PROMPT
Please output the data below exactly as given, starting at its first line and stopping after the line that contains "wall, +Z up.".
▼▼▼
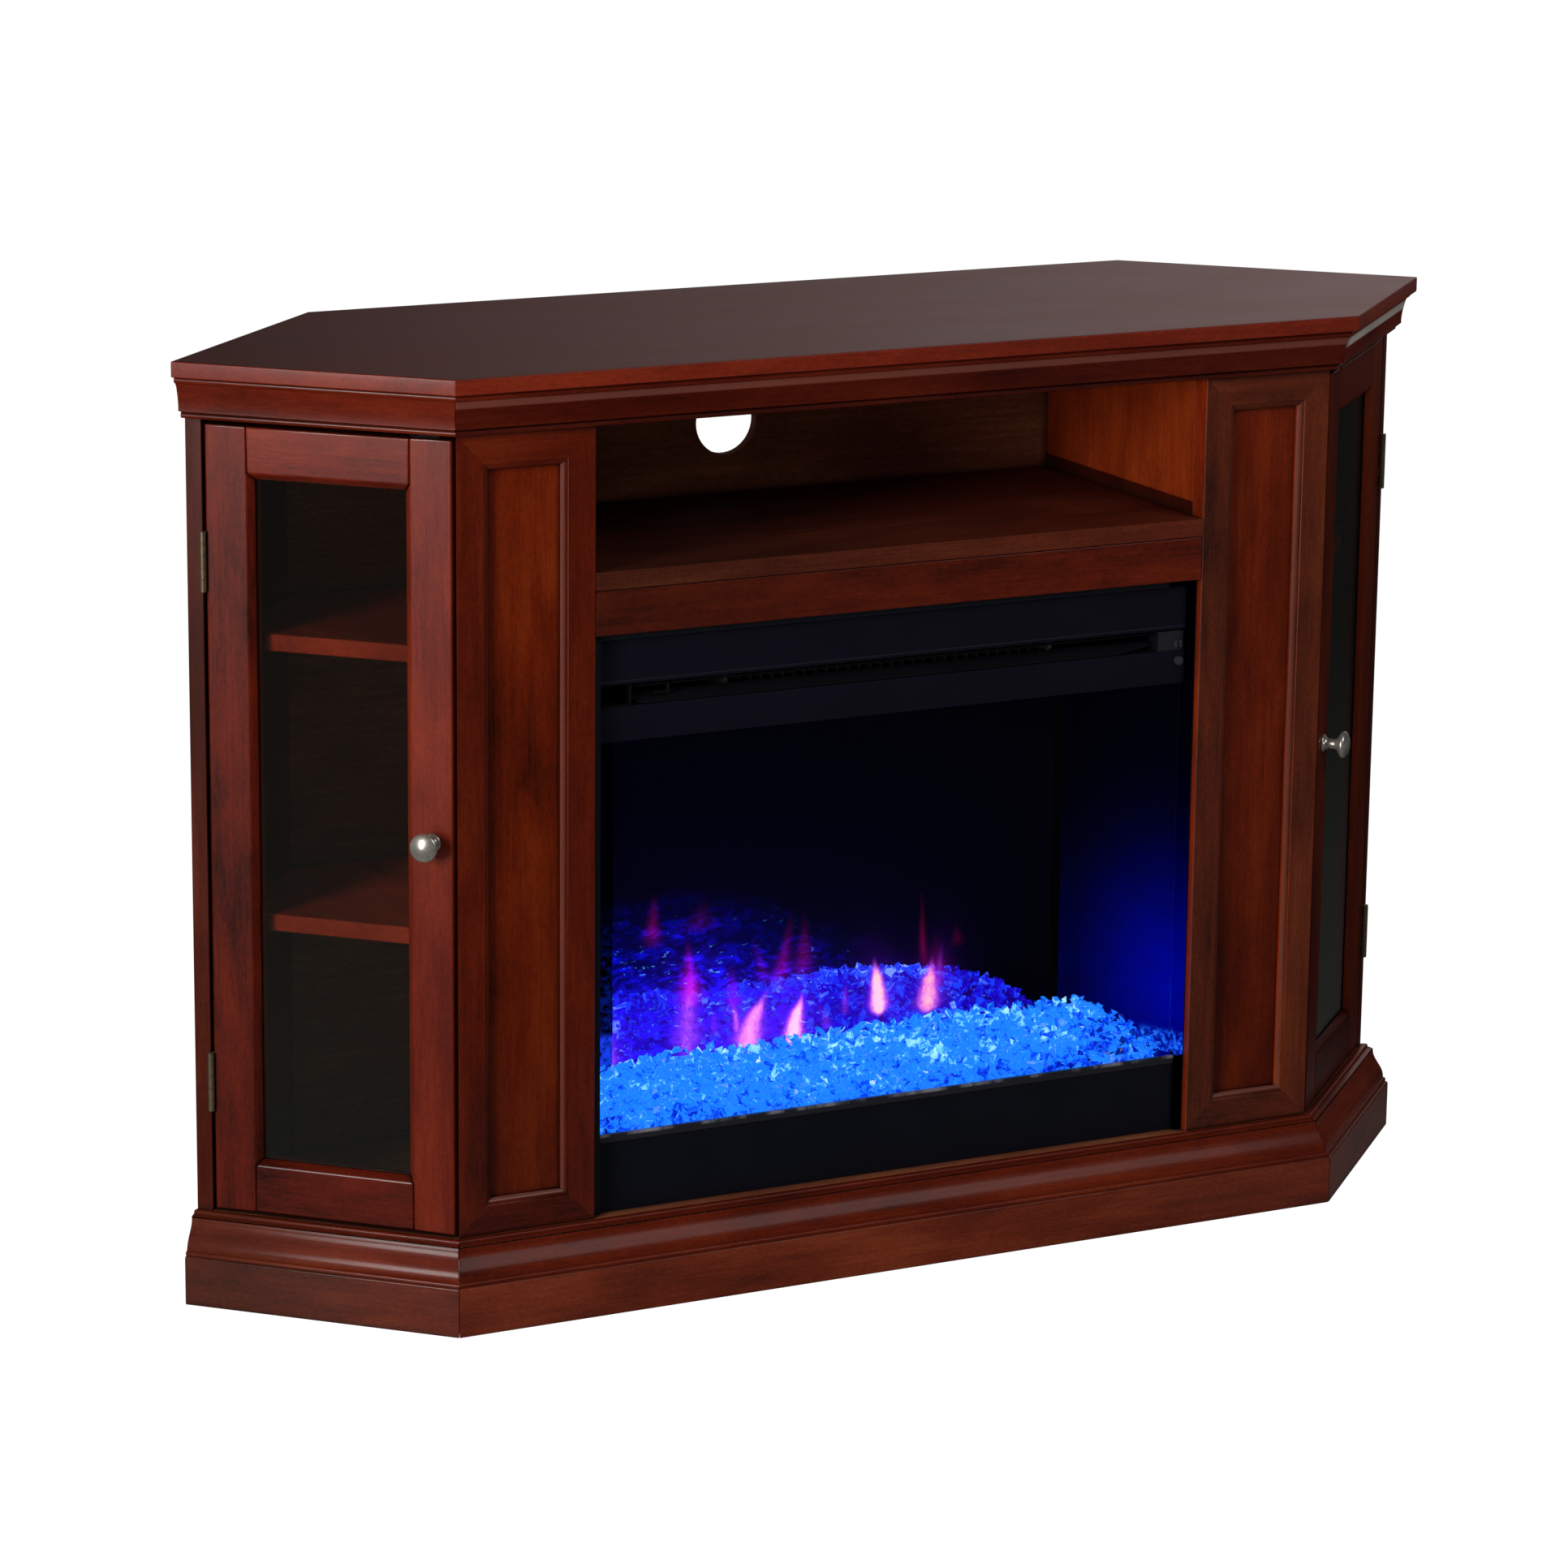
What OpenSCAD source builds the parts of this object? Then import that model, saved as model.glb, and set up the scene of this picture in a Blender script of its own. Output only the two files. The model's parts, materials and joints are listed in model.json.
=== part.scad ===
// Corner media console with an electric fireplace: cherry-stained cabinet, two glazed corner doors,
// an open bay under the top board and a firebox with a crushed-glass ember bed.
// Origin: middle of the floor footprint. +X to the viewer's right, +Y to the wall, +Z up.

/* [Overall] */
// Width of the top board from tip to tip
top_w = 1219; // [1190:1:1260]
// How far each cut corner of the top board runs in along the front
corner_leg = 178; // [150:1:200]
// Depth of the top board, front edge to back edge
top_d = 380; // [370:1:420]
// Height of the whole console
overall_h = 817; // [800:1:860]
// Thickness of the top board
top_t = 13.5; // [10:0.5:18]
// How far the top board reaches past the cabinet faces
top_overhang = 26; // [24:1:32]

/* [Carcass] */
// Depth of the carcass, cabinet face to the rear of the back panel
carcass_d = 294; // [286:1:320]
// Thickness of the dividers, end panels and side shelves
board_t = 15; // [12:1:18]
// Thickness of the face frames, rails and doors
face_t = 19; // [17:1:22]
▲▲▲
RESULT OF THIS EXERCISE
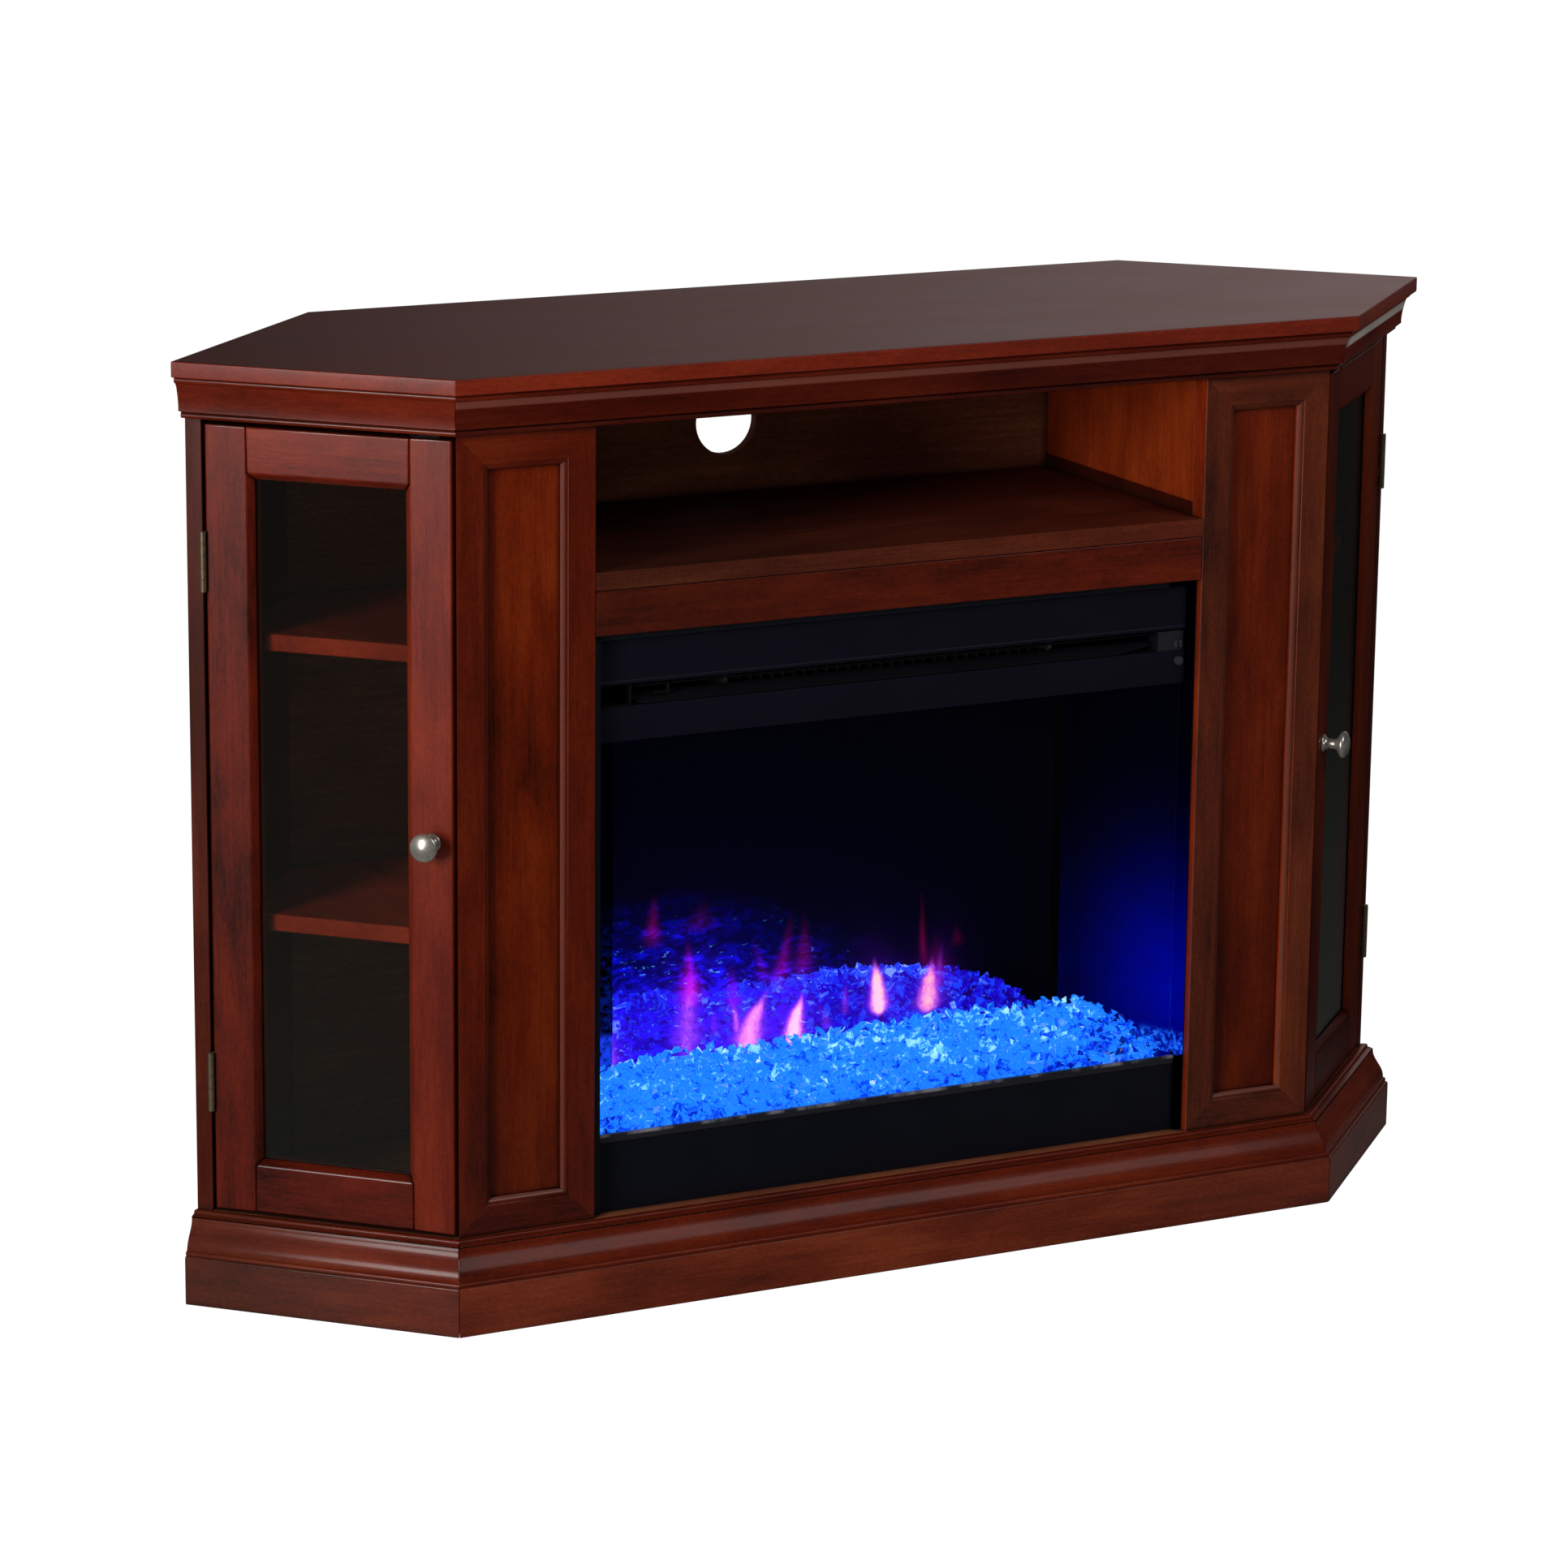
What OpenSCAD source builds the parts of this object? Then import that model, saved as model.glb, and set up the scene of this picture in a Blender script of its own. Output only the two files. The model's parts, materials and joints are listed in model.json.
=== part.scad ===
// Corner media console with an electric fireplace: cherry-stained cabinet, two glazed corner doors,
// an open bay under the top board and a firebox with a crushed-glass ember bed.
// Origin: middle of the floor footprint. +X to the viewer's right, +Y to the wall, +Z up.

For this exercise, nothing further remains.